Ma è una speranza afflitta dalle ombre della discontinuità. Non solo per il cambio di Governo, ma anche perché gli attuatori tecnici e pratici della trasformazione sono a scadenza: il mandato di Samaritani scade a fine luglio, quello di Piacentini a settembre. Non si sa se il nuovo Governo vorrà confermare il Team Digitale e come vorrà rinnovare l’Agenzia.

L’ha detto chiaramente Carlo Mochi Sismondi, presidente di FPA, a ForumPA: “Servono due cose. Una forte guida politica e un rinnovamento anagrafico dei dipendenti pubblici, che hanno in media 55 anni in Italia. Impossibile cambiare la PA in queste condizioni”.

Il primo tema rinvia al bisogno di avere una figura politica apicale a guida del digitale. Il secondo è in fondo la questione delle competenze digitali della PA, su cui il precedente Governo ha fallito il compito (cassando la legge di Paolo Coppola, PD, che stabiliva risorse per inserire figure esperte di digitale nella PA).

Spendere soldi pubblici in competenze digitali della PA è un facile investimento, perché, tutti gli esperti sono concordi, c’è un forte ritorno economico per i risparmi che ne conseguono (questo al netto dei benefici per i cittadini). Primo perché una PA più digitale acquista meglio tecnologia dai fornitori; secondo perché lavora con più efficienza.

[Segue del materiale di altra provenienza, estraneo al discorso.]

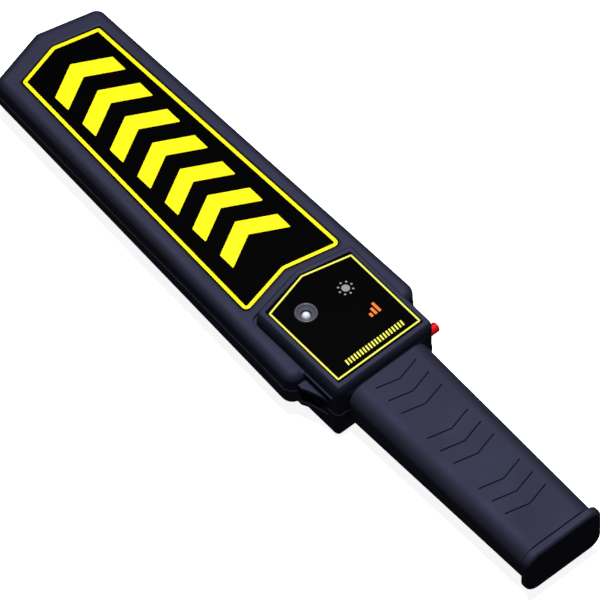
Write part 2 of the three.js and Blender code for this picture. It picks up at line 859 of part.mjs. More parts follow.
const outer = outerForm();
const hollow = innerHollow();
addPiece('upper_shell', upperShell(outer, hollow), finishes.shell);
addPiece('lower_shell', lowerShell(outer, hollow), finishes.shell);

// Grip sleeve with its chevron grooves
function gripSleeve() {
  const hollow = gripSolid(rearY, blockRearY + cutOver, gripWall);
  const sleeve = gripSolid(gripRearY, gripFrontY, 0).subtract(hollow);
  const grooves = chevronSlots.map((slot) => {
    const endY = gripFrontY - chevronStartGap - slot * chevronPitch;
    const topZ = THREE.MathUtils.mapLinear(endY, gripFrontY, gripRearY, gripFrontTop, gripRearTop);
    const line = [
      new THREE.Vector2(-chevronHalfWidth, endY),
      new THREE.Vector2(0, endY - chevronFall),
      new THREE.Vector2(chevronHalfWidth, endY),
      new THREE.Vector2(chevronHalfWidth, endY + chevronWidth),
      new THREE.Vector2(0, endY - chevronFall + chevronWidth),
      new THREE.Vector2(-chevronHalfWidth, endY + chevronWidth),
    ];
    return prism(line, topZ - chevronDepth, topZ + cutOver);
  });
  return sleeve.subtract(join(grooves));
}
addPiece('grip_sleeve', gripSleeve(), finishes.grip);

// Films
addPiece('head_label',
  prism(outline(headLabelCorners, seatGap),
    headTop - headLabelDepth, headTop - headLabelDepth + filmThickness),
  finishes.label);

function controlLabel() {
  const film = prism(outline(controlLabelCorners, seatGap), panelSeatZ, panelSeatZ + filmThickness);
  const bezelHole = post(lampX, lampY, bezelRadius + seatGap, panelSeatZ - cutOver, blockHeight);
  const port = post(sounderX, sounderY, portRadius, panelSeatZ - cutOver, blockHeight);
  const dots = [];
  for (let k = 0; k < dotCount; k++) {
    const angle = 4 * quarterTurn * k / dotCount;
    const x = sounderX + dotCircleRadius * Math.cos(angle);
    const y = sounderY + dotCircleRadius * Math.sin(angle);
    dots.push(post(x, y, dotRadius, panelSeatZ - cutOver, blockHeight));
  }
  return film.subtract(join([bezelHole, port, ...dots]));
}
addPiece('control_label', controlLabel(), finishes.label);

// Lamp: a bezel pushed into the panel and a round-headed lamp below its rim
function ledBezel() {
  const rimZ = blockHeight + bezelRise;
  const bore = lampRadius + lampBoreGap;
  return uprightTurned([
    [bore, lampBaseZ + seatGap],
    [bezelBarrelRadius, lampBaseZ + seatGap],
    [bezelBarrelRadius, panelSeatZ],
    [bezelRadius, panelSeatZ],
    [bezelRadius, rimZ - bezelRise / 2],
    [bezelRadius - bezelRise / 2, rimZ],
    [bezelRimRadius, rimZ],
    [bezelRimRadius - bezelRise / 2, rimZ - bezelFlange],
    [bore, rimZ - bezelFlange - bezelRise],
    [bore, lampBaseZ + seatGap],
  ], lampX, lampY, 2 * barSides);
}
addPiece('led_bezel', ledBezel(), finishes.rim);

function statusLamp() {
  const topZ = blockHeight - lampDrop;
  const domeZ = topZ - lampRadius;
  const profile = [[0, lampBaseZ - lampFlangeHeight], [lampFlangeRadius, lampBaseZ - lampFlangeHeight],
    [lampFlangeRadius, lampBaseZ], [lampRadius, lampBaseZ]];
  for (let k = 0; k < arcSteps; k++) {
    const angle = quarterTurn * k / arcSteps;
    profile.push([lampRadius * Math.cos(angle), domeZ + lampRadius * Math.sin(angle)]);
  }
  profile.push([0, topZ]);
  const legs = [-1, 1].map((side) => box(
    lampX + side * lampLegSpread - lampLegWidth / 2, lampX + side * lampLegSpread + lampLegWidth / 2,
    lampY - lampLegWidth / 2, lampY + lampLegWidth / 2,
    boardTopZ + solderGap, lampBaseZ - lampFlangeHeight / 2));
  return join([uprightTurned(profile, lampX, lampY), ...legs]);
}
addPiece('status_led', statusLamp(), finishes.lamp);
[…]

C’è solo da sperare che il prossimo Governo ne sia consapevole. E faccia suo il principio, ormai assodato dalle ricerche (come quelle degli Osservatori del Politecnico di Milano), che il digitale non è un settore a parte nella società e nell’economia. Da trattare a fianco (o magari in subordine, com’è avvenuto finora) di altri ambiti, come il lavoro, l’immigrazione, la Sanità.

Digitale è ormai il modo evoluto di fare tutte le cose e l’Italia ha un ritardo nel riuscirci. Il prossimo Governo deve averlo come priorità o fallirà su tutti i campi dove intende impegnarsi.